◆ Work required:
List each line of the data that holds the string "FreeCAD".

CAD and scene scripts:
#####
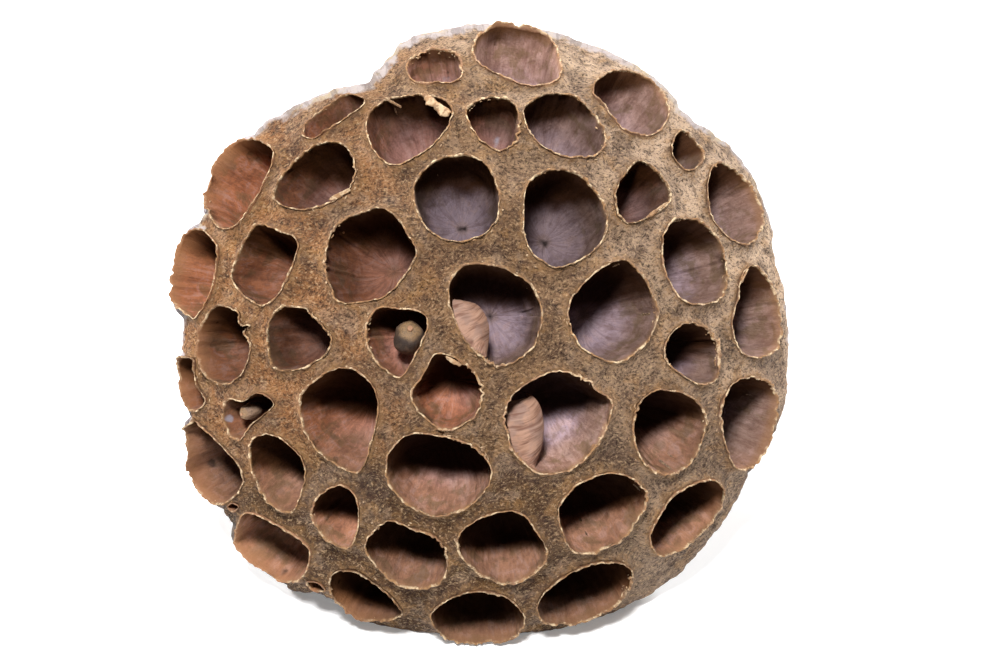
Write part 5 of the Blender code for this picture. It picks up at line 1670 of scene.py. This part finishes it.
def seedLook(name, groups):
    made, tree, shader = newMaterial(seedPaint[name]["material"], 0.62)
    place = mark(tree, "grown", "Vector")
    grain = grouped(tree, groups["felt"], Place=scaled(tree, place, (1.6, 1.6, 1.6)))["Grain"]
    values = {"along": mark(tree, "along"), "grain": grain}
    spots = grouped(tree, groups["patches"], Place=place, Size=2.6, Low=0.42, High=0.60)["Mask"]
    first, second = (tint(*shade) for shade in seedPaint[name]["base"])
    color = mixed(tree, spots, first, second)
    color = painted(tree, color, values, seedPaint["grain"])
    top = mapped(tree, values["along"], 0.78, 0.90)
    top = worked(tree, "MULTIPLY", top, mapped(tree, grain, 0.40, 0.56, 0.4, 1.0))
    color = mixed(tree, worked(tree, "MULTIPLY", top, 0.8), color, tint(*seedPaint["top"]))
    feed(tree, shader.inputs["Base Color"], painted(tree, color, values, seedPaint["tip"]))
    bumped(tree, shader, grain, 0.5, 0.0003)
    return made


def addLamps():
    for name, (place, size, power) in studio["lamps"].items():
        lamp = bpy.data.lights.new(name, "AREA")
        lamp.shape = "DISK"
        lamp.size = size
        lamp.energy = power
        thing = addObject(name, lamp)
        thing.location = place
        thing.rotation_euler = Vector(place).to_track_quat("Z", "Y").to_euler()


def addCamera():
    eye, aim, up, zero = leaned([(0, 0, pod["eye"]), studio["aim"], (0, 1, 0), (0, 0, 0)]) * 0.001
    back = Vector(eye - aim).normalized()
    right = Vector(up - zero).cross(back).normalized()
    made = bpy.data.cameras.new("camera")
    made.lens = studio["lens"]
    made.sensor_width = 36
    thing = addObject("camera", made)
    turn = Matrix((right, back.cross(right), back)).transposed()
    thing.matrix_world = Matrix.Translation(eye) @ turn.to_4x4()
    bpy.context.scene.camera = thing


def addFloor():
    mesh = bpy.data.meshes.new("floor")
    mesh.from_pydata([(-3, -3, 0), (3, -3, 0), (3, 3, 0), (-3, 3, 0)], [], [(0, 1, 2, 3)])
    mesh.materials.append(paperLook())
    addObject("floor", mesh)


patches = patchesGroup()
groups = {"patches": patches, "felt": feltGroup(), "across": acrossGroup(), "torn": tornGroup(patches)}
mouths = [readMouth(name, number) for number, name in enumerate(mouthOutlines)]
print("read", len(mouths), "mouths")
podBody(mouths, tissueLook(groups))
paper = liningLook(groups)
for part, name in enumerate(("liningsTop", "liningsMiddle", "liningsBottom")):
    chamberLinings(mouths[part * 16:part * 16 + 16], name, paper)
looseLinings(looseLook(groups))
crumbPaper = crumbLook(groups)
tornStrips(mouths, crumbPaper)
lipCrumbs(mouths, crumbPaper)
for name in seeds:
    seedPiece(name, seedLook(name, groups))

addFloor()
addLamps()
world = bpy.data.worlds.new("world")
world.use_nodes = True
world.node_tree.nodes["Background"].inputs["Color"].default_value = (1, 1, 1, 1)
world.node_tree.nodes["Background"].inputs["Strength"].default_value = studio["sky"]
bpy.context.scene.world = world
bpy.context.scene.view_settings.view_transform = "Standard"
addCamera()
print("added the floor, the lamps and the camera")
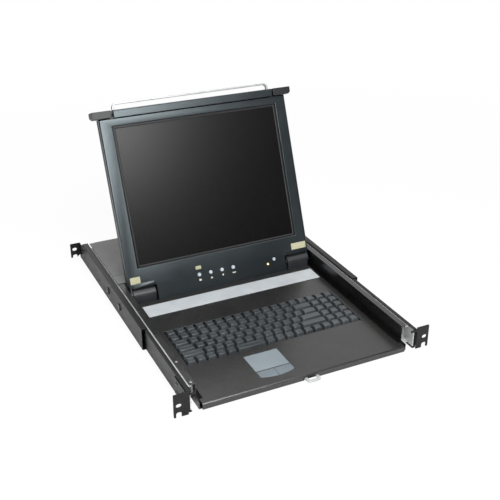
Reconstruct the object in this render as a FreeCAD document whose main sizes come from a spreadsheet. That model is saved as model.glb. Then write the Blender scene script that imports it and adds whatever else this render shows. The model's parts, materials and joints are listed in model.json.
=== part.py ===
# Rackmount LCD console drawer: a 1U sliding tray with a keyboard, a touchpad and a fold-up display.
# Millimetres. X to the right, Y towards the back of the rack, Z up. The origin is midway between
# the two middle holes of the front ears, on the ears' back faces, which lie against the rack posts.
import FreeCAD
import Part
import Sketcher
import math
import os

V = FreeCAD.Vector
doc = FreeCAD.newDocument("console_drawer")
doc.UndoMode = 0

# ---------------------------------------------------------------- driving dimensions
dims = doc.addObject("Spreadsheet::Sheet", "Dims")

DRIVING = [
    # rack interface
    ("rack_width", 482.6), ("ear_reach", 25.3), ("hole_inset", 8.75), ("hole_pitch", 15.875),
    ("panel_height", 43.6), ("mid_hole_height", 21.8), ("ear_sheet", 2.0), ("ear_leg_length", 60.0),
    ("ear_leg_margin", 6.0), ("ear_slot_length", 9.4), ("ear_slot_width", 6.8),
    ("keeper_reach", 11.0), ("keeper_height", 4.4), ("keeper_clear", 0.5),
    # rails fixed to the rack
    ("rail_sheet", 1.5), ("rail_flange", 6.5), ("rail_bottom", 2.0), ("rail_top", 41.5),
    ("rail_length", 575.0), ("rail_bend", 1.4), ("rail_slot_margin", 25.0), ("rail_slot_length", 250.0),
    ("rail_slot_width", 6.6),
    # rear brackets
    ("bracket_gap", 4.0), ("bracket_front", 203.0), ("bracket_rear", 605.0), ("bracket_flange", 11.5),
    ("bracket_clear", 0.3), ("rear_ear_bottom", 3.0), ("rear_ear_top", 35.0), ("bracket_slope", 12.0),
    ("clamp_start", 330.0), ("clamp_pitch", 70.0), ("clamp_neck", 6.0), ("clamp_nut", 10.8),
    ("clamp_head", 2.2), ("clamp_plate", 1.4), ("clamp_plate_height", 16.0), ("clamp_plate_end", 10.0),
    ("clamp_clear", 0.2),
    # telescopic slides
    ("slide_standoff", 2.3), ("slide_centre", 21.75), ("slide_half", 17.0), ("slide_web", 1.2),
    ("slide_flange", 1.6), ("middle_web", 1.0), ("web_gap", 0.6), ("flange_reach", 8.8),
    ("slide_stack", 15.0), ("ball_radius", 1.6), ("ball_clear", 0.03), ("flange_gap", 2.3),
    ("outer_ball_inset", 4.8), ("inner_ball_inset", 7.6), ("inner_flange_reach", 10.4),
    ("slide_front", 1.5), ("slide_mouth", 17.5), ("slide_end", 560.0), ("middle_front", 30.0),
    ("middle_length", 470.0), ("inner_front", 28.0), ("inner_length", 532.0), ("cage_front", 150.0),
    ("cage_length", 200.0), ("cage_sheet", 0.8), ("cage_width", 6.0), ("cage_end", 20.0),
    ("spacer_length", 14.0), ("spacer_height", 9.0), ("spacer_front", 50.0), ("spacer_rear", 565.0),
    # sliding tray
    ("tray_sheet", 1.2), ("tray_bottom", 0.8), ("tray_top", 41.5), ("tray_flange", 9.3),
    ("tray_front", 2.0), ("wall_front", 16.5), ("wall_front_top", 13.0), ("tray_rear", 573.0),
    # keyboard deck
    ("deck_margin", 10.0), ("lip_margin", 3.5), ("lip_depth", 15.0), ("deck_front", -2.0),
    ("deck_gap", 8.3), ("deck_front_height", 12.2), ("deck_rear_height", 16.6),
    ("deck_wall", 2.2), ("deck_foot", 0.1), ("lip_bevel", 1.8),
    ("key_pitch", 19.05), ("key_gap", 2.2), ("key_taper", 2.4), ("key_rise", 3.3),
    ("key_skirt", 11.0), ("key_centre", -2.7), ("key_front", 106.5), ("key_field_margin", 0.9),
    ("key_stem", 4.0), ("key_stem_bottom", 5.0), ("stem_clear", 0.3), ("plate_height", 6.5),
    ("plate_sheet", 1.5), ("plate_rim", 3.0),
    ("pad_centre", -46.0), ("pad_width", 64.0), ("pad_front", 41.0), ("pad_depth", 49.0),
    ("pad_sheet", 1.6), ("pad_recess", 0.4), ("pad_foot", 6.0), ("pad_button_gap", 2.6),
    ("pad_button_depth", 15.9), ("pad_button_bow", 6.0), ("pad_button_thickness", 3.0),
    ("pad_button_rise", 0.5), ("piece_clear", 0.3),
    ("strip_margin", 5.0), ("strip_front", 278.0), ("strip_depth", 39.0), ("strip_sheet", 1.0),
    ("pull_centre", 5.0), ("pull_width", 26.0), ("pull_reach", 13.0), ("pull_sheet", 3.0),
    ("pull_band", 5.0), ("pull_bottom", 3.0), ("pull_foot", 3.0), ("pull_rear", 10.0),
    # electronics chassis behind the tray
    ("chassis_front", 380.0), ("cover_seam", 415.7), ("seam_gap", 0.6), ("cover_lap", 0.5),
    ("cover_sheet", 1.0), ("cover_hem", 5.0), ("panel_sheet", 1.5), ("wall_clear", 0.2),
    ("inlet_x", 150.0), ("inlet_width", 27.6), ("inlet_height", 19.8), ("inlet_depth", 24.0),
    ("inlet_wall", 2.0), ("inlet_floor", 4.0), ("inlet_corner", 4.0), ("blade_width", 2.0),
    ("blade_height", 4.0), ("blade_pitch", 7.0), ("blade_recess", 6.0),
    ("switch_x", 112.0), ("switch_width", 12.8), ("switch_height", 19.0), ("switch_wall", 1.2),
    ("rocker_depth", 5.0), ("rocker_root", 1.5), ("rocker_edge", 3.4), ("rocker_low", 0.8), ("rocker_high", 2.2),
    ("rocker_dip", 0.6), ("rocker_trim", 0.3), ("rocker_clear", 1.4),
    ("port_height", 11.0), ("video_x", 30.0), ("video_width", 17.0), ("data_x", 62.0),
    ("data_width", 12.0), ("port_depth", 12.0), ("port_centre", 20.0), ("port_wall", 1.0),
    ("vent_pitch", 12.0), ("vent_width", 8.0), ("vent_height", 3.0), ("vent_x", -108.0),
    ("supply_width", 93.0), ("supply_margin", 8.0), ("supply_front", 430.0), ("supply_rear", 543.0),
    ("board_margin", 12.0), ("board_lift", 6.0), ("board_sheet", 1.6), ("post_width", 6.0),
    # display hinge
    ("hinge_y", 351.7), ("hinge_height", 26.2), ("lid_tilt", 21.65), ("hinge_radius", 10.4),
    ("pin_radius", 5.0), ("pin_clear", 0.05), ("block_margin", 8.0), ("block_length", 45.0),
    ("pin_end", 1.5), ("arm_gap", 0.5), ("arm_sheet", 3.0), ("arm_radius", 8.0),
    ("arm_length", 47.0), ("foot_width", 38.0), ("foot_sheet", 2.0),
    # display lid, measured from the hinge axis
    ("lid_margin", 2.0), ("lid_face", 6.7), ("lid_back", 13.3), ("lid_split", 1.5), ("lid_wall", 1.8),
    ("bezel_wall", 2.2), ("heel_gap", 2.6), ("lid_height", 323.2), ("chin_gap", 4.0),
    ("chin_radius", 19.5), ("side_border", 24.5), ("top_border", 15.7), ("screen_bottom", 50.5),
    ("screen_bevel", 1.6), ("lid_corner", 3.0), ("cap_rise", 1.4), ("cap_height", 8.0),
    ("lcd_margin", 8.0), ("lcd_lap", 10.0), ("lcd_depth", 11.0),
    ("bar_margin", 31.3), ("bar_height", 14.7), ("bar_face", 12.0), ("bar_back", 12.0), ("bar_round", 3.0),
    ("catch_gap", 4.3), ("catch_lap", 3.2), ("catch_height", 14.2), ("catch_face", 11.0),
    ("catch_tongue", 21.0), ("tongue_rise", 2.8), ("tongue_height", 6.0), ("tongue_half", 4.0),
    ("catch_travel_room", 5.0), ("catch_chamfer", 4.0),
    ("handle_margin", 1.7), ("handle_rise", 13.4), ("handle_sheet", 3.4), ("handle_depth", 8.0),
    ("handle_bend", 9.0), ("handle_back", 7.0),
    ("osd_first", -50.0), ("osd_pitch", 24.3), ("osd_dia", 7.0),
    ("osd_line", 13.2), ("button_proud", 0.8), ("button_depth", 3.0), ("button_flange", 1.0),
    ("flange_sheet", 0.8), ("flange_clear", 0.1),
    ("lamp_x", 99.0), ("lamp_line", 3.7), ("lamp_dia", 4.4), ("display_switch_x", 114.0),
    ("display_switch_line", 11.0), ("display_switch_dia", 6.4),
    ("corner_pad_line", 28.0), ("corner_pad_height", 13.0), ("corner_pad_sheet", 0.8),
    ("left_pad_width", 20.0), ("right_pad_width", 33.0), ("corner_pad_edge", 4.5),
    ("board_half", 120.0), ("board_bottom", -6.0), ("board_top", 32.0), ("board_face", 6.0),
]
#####
◆ Exercise output:
Reconstruct the object in this render as a FreeCAD document whose main sizes come from a spreadsheet. That model is saved as model.glb. Then write the Blender scene script that imports it and adds whatever else this render shows. The model's parts, materials and joints are listed in model.json.
import FreeCAD
V = FreeCAD.Vector
doc = FreeCAD.newDocument("console_drawer")